## COLLECTED DATA
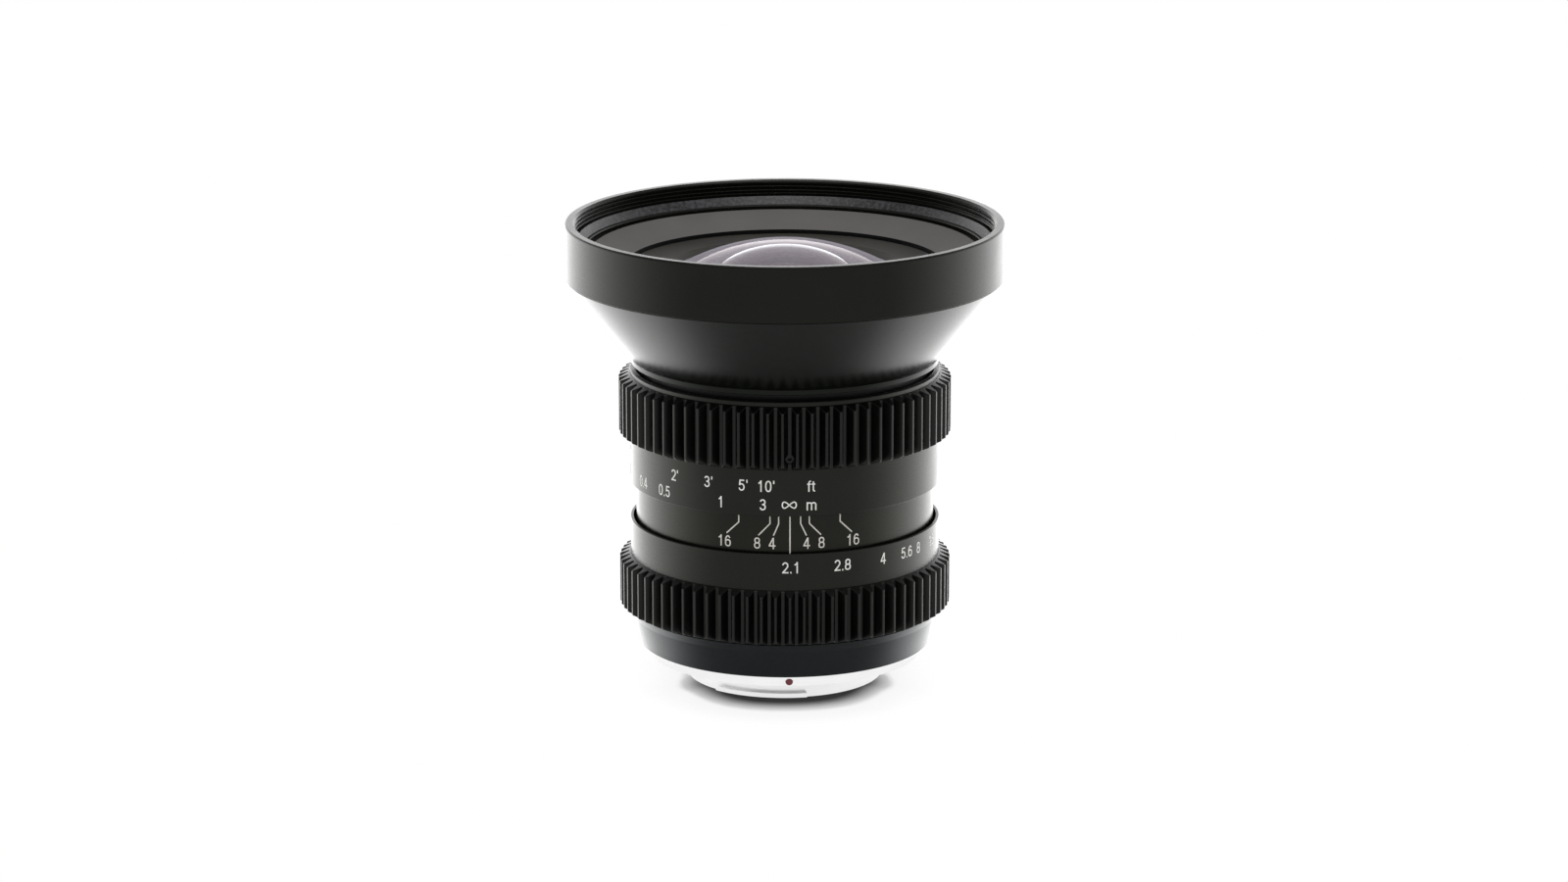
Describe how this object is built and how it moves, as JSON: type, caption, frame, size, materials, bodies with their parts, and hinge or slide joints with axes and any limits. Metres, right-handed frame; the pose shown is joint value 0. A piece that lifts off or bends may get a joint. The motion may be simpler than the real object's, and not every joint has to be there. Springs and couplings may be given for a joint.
{
  "type": "camera lens",
  "caption": "Wide-angle cinema prime lens with a conical front, toothed focus and iris rings, distance and stop scales and a bayonet mount.",
  "frame": {"origin": "centre of the bayonet tube's rear end, which is what the lens stands on", "axes": "+Z along the optical axis towards the front glass, -Y towards the index line and the red dot"},
  "size_m": [0.08, 0.08, 0.0849],
  "materials": {
    "hood_black": "satin black anodised",
    "cone_black": "satin black anodised",
    "name_ring_black": "matte black anodised",
    "olive_ring": "matte dark anodised",
    "gear_black": "satin black anodised",
    "scale_black": "satin black anodised with painted numbers",
    "barrel_black": "satin black anodised with painted marks",
    "rear_black": "satin black anodised",
    "inner_black": "matte black anodised",
    "blade_black": "matte black coating",
    "baffle_black": "matte",
    "flange_silver": "satin, turned",
    "screw_steel": "bright",
    "screw_black": "black oxide",
    "red_enamel": "gloss red",
    "brass_thread": "turned",
    "coated_glass": "polished, anti-reflection coating",
    "inner_glass": "polished"
  },
  "bodies": {
    "root_barrel": {"mount_flange": "flange_silver", "mount_screws": "screw_steel", "index_dot": "red_enamel", "rear_baffle": "baffle_black", "rear_barrel": "rear_black", "barrel_screws": "screw_steel", "index_barrel": "barrel_black", "guide_keys": "screw_steel", "focus_retainer": "inner_black", "focus_stop_pin": "screw_steel"},
    "focus_ring": {"focus_gear_ring": "gear_black", "focus_scale_ring": "scale_black", "gear_grub_screws": "screw_black", "focus_helicoid": "brass_thread"},
    "iris_ring": {"iris_scale_ring": "scale_black", "iris_gear_ring": "gear_black", "iris_drive_screw": "screw_black"},
    "carriage": {"front_hood": "hood_black", "cone_barrel": "cone_black", "name_ring": "name_ring_black", "front_retaining_ring": "olive_ring", "front_glass": "coated_glass", "front_cell": "inner_black", "front_cell_screws": "screw_steel", "second_glass": "inner_glass", "second_glass_ring": "inner_black", "helicoid_sleeve": "inner_black", "carriage_screws": "screw_steel", "lens_barrel": "inner_black", "third_glass": "inner_glass", "fourth_glass": "inner_glass", "fifth_glass": "inner_glass", "sixth_glass": "inner_glass", "first_spacer": "inner_black", "second_spacer": "inner_black", "third_spacer": "inner_black", "barrel_retaining_ring": "inner_black", "iris_housing": "inner_black", "iris_cover": "inner_black", "housing_screws": "screw_steel", "rear_cell": "inner_black", "seventh_glass": "inner_glass", "rear_spacer": "inner_black", "eighth_glass": "coated_glass", "rear_retaining_ring": "inner_black"},
    "cam_ring": {"iris_cam_ring": "brass_thread"},
    "blade_1": {"iris_blade_1": "blade_black"},
    "blade_2": {"iris_blade_2": "blade_black"},
    "blade_3": {"iris_blade_3": "blade_black"},
    "blade_4": {"iris_blade_4": "blade_black"},
    "blade_5": {"iris_blade_5": "blade_black"},
    "blade_6": {"iris_blade_6": "blade_black"},
    "blade_7": {"iris_blade_7": "blade_black"},
    "blade_8": {"iris_blade_8": "blade_black"}
  },
  "joints": [
    {"name": "focus_turn", "type": "hinge", "parent": "root_barrel", "child": "focus_ring", "pos_m": [0, 0, 0.047], "axis": [0, 0, 1], "range_deg": [0, 135]},
    {"name": "focus_slide", "type": "slide", "parent": "root_barrel", "child": "carriage", "axis": [0, 0, 1], "range_m": [0, 0.000525]},
    {"name": "iris_turn", "type": "hinge", "parent": "root_barrel", "child": "iris_ring", "pos_m": [0, 0, 0.02], "axis": [0, 0, -1], "range_deg": [0, 68]},
    {"name": "cam_turn", "type": "hinge", "parent": "carriage", "child": "cam_ring", "pos_m": [0, 0, 0.0196], "axis": [0, 0, -1], "range_deg": [0, 68]},
    {"name": "blade_turn_1", "type": "hinge", "parent": "carriage", "child": "blade_1", "pos_m": [0, -0.0115, 0.0175], "axis": [0, 0, 1], "range_deg": [0, 29.73]},
    {"name": "blade_turn_2", "type": "hinge", "parent": "carriage", "child": "blade_2", "pos_m": [0.00813, -0.00813, 0.0175], "axis": [0, 0, 1], "range_deg": [0, 29.73]},
    {"name": "blade_turn_3", "type": "hinge", "parent": "carriage", "child": "blade_3", "pos_m": [0.0115, 0, 0.0175], "axis": [0, 0, 1], "range_deg": [0, 29.73]},
    {"name": "blade_turn_4", "type": "hinge", "parent": "carriage", "child": "blade_4", "pos_m": [0.00813, 0.00813, 0.0175], "axis": [0, 0, 1], "range_deg": [0, 29.73]},
    {"name": "blade_turn_5", "type": "hinge", "parent": "carriage", "child": "blade_5", "pos_m": [0, 0.0115, 0.0175], "axis": [0, 0, 1], "range_deg": [0, 29.73]},
    {"name": "blade_turn_6", "type": "hinge", "parent": "carriage", "child": "blade_6", "pos_m": [-0.00813, 0.00813, 0.0175], "axis": [0, 0, 1], "range_deg": [0, 29.73]},
    {"name": "blade_turn_7", "type": "hinge", "parent": "carriage", "child": "blade_7", "pos_m": [-0.0115, 0, 0.0175], "axis": [0, 0, 1], "range_deg": [0, 29.73]},
    {"name": "blade_turn_8", "type": "hinge", "parent": "carriage", "child": "blade_8", "pos_m": [-0.00813, -0.00813, 0.0175], "axis": [0, 0, 1], "range_deg": [0, 29.73]}
  ],
  "couplings": [
    {"joint": "focus_slide", "follows": "focus_turn", "m_per_rad": 0.00022282},
    {"joint": "cam_turn", "follows": "iris_turn", "ratio": 1},
    {"joint": "blade_turn_1", "follows": "iris_turn", "ratio": 0.43717},
    {"joint": "blade_turn_2", "follows": "iris_turn", "ratio": 0.43717},
    {"joint": "blade_turn_3", "follows": "iris_turn", "ratio": 0.43717},
    {"joint": "blade_turn_4", "follows": "iris_turn", "ratio": 0.43717},
    {"joint": "blade_turn_5", "follows": "iris_turn", "ratio": 0.43717},
    {"joint": "blade_turn_6", "follows": "iris_turn", "ratio": 0.43717},
    {"joint": "blade_turn_7", "follows": "iris_turn", "ratio": 0.43717},
    {"joint": "blade_turn_8", "follows": "iris_turn", "ratio": 0.43717}
  ]
}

## TASK PROMPT
Go through the material above line by line and copy it exactly.

## WRITTEN SOLUTION
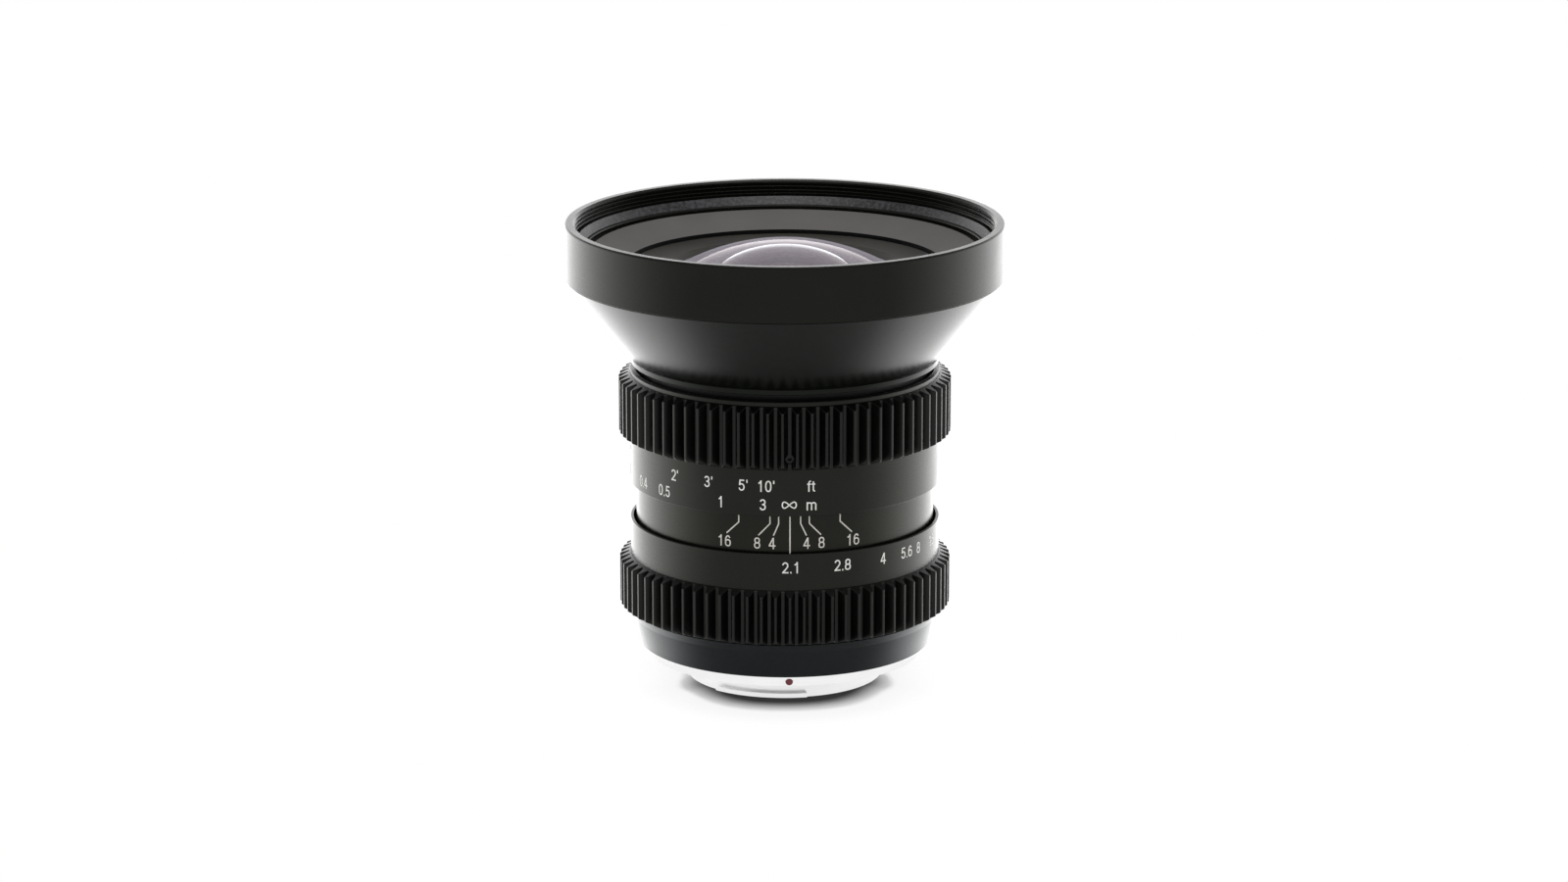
Describe how this object is built and how it moves, as JSON: type, caption, frame, size, materials, bodies with their parts, and hinge or slide joints with axes and any limits. Metres, right-handed frame; the pose shown is joint value 0. A piece that lifts off or bends may get a joint. The motion may be simpler than the real object's, and not every joint has to be there. Springs and couplings may be given for a joint.
{
  "type": "camera lens",
  "caption": "Wide-angle cinema prime lens with a conical front, toothed focus and iris rings, distance and stop scales and a bayonet mount.",
  "frame": {"origin": "centre of the bayonet tube's rear end, which is what the lens stands on", "axes": "+Z along the optical axis towards the front glass, -Y towards the index line and the red dot"},
  "size_m": [0.08, 0.08, 0.0849],
  "materials": {
    "hood_black": "satin black anodised",
    "cone_black": "satin black anodised",
    "name_ring_black": "matte black anodised",
    "olive_ring": "matte dark anodised",
    "gear_black": "satin black anodised",
    "scale_black": "satin black anodised with painted numbers",
    "barrel_black": "satin black anodised with painted marks",
    "rear_black": "satin black anodised",
    "inner_black": "matte black anodised",
    "blade_black": "matte black coating",
    "baffle_black": "matte",
    "flange_silver": "satin, turned",
    "screw_steel": "bright",
    "screw_black": "black oxide",
    "red_enamel": "gloss red",
    "brass_thread": "turned",
    "coated_glass": "polished, anti-reflection coating",
    "inner_glass": "polished"
  },
  "bodies": {
    "root_barrel": {"mount_flange": "flange_silver", "mount_screws": "screw_steel", "index_dot": "red_enamel", "rear_baffle": "baffle_black", "rear_barrel": "rear_black", "barrel_screws": "screw_steel", "index_barrel": "barrel_black", "guide_keys": "screw_steel", "focus_retainer": "inner_black", "focus_stop_pin": "screw_steel"},
    "focus_ring": {"focus_gear_ring": "gear_black", "focus_scale_ring": "scale_black", "gear_grub_screws": "screw_black", "focus_helicoid": "brass_thread"},
    "iris_ring": {"iris_scale_ring": "scale_black", "iris_gear_ring": "gear_black", "iris_drive_screw": "screw_black"},
    "carriage": {"front_hood": "hood_black", "cone_barrel": "cone_black", "name_ring": "name_ring_black", "front_retaining_ring": "olive_ring", "front_glass": "coated_glass", "front_cell": "inner_black", "front_cell_screws": "screw_steel", "second_glass": "inner_glass", "second_glass_ring": "inner_black", "helicoid_sleeve": "inner_black", "carriage_screws": "screw_steel", "lens_barrel": "inner_black", "third_glass": "inner_glass", "fourth_glass": "inner_glass", "fifth_glass": "inner_glass", "sixth_glass": "inner_glass", "first_spacer": "inner_black", "second_spacer": "inner_black", "third_spacer": "inner_black", "barrel_retaining_ring": "inner_black", "iris_housing": "inner_black", "iris_cover": "inner_black", "housing_screws": "screw_steel", "rear_cell": "inner_black", "seventh_glass": "inner_glass", "rear_spacer": "inner_black", "eighth_glass": "coated_glass", "rear_retaining_ring": "inner_black"},
    "cam_ring": {"iris_cam_ring": "brass_thread"},
    "blade_1": {"iris_blade_1": "blade_black"},
    "blade_2": {"iris_blade_2": "blade_black"},
    "blade_3": {"iris_blade_3": "blade_black"},
    "blade_4": {"iris_blade_4": "blade_black"},
    "blade_5": {"iris_blade_5": "blade_black"},
    "blade_6": {"iris_blade_6": "blade_black"},
    "blade_7": {"iris_blade_7": "blade_black"},
    "blade_8": {"iris_blade_8": "blade_black"}
  },
  "joints": [
    {"name": "focus_turn", "type": "hinge", "parent": "root_barrel", "child": "focus_ring", "pos_m": [0, 0, 0.047], "axis": [0, 0, 1], "range_deg": [0, 135]},
    {"name": "focus_slide", "type": "slide", "parent": "root_barrel", "child": "carriage", "axis": [0, 0, 1], "range_m": [0, 0.000525]},
    {"name": "iris_turn", "type": "hinge", "parent": "root_barrel", "child": "iris_ring", "pos_m": [0, 0, 0.02], "axis": [0, 0, -1], "range_deg": [0, 68]},
    {"name": "cam_turn", "type": "hinge", "parent": "carriage", "child": "cam_ring", "pos_m": [0, 0, 0.0196], "axis": [0, 0, -1], "range_deg": [0, 68]},
    {"name": "blade_turn_1", "type": "hinge", "parent": "carriage", "child": "blade_1", "pos_m": [0, -0.0115, 0.0175], "axis": [0, 0, 1], "range_deg": [0, 29.73]},
    {"name": "blade_turn_2", "type": "hinge", "parent": "carriage", "child": "blade_2", "pos_m": [0.00813, -0.00813, 0.0175], "axis": [0, 0, 1], "range_deg": [0, 29.73]},
    {"name": "blade_turn_3", "type": "hinge", "parent": "carriage", "child": "blade_3", "pos_m": [0.0115, 0, 0.0175], "axis": [0, 0, 1], "range_deg": [0, 29.73]},
    {"name": "blade_turn_4", "type": "hinge", "parent": "carriage", "child": "blade_4", "pos_m": [0.00813, 0.00813, 0.0175], "axis": [0, 0, 1], "range_deg": [0, 29.73]},
    {"name": "blade_turn_5", "type": "hinge", "parent": "carriage", "child": "blade_5", "pos_m": [0, 0.0115, 0.0175], "axis": [0, 0, 1], "range_deg": [0, 29.73]},
    {"name": "blade_turn_6", "type": "hinge", "parent": "carriage", "child": "blade_6", "pos_m": [-0.00813, 0.00813, 0.0175], "axis": [0, 0, 1], "range_deg": [0, 29.73]},
    {"name": "blade_turn_7", "type": "hinge", "parent": "carriage", "child": "blade_7", "pos_m": [-0.0115, 0, 0.0175], "axis": [0, 0, 1], "range_deg": [0, 29.73]},
    {"name": "blade_turn_8", "type": "hinge", "parent": "carriage", "child": "blade_8", "pos_m": [-0.00813, -0.00813, 0.0175], "axis": [0, 0, 1], "range_deg": [0, 29.73]}
  ],
  "couplings": [
    {"joint": "focus_slide", "follows": "focus_turn", "m_per_rad": 0.00022282},
    {"joint": "cam_turn", "follows": "iris_turn", "ratio": 1},
    {"joint": "blade_turn_1", "follows": "iris_turn", "ratio": 0.43717},
    {"joint": "blade_turn_2", "follows": "iris_turn", "ratio": 0.43717},
    {"joint": "blade_turn_3", "follows": "iris_turn", "ratio": 0.43717},
    {"joint": "blade_turn_4", "follows": "iris_turn", "ratio": 0.43717},
    {"joint": "blade_turn_5", "follows": "iris_turn", "ratio": 0.43717},
    {"joint": "blade_turn_6", "follows": "iris_turn", "ratio": 0.43717},
    {"joint": "blade_turn_7", "follows": "iris_turn", "ratio": 0.43717},
    {"joint": "blade_turn_8", "follows": "iris_turn", "ratio": 0.43717}
  ]
}